New rules for building relocation

Historic building on trailer pulled by large truck
While moving historic resources is rare, the proposed amendments establish new procedures and approval criteria for relocation. Photo: Erin Riddle.

New provisions, which are absent today, are proposed to allow contributing resources to be relocated, subject to review and approval by the Historic Landmarks Commission.


New resource type for districts listed since 2017

Side of historic building with Spanish-style architecture
Laurelhurst and Peacock Lane are two districts that have been listed in the National Register since the 2017 change in State Rule— both are proposed to be assigned the new National Register District resource type.

The Oregon Land Conservation and Development Commission adopted new Administrative Rules in January 2017 pertaining to the protection of properties listed in the National Register of Historic Places. Districts listed in the National Register after January 2017 are proposed to be renamed as National Register Districts, to be consistent with the State Rules.These National Register Districts would be subject to demolition review, but not historic resource review. These areas include Laurelhurst and Peacock Lane and, if listed in the future by the National Park Service, Eastmoreland.

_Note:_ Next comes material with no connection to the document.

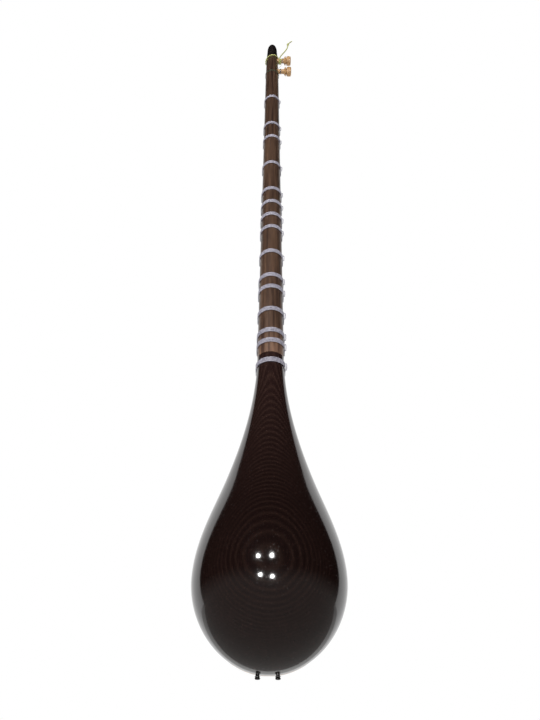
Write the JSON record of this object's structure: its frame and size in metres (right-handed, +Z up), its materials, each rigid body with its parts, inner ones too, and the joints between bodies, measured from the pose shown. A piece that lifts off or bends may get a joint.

Proposals to demolish contributing buildings in Historic Districts are subject to Type IV (City Council) demolition review, with existing approval criteria relating to 1) economic hardship and 2) the goals and policies of the Comprehensive Plan. The proposed amendments reduce the procedure to Type III (Historic Landmarks Commission) for proposals to demolish contributing buildings in National Register Districts and, unlike Historic Districts, completely exempts proposals to demolish accessory structures from demolition review. Furthermore, the proposal expands the demolition review approval criteria in National Register Districts beyond the Historic District criteria to include additional criteria related to mitigation and housing opportunities.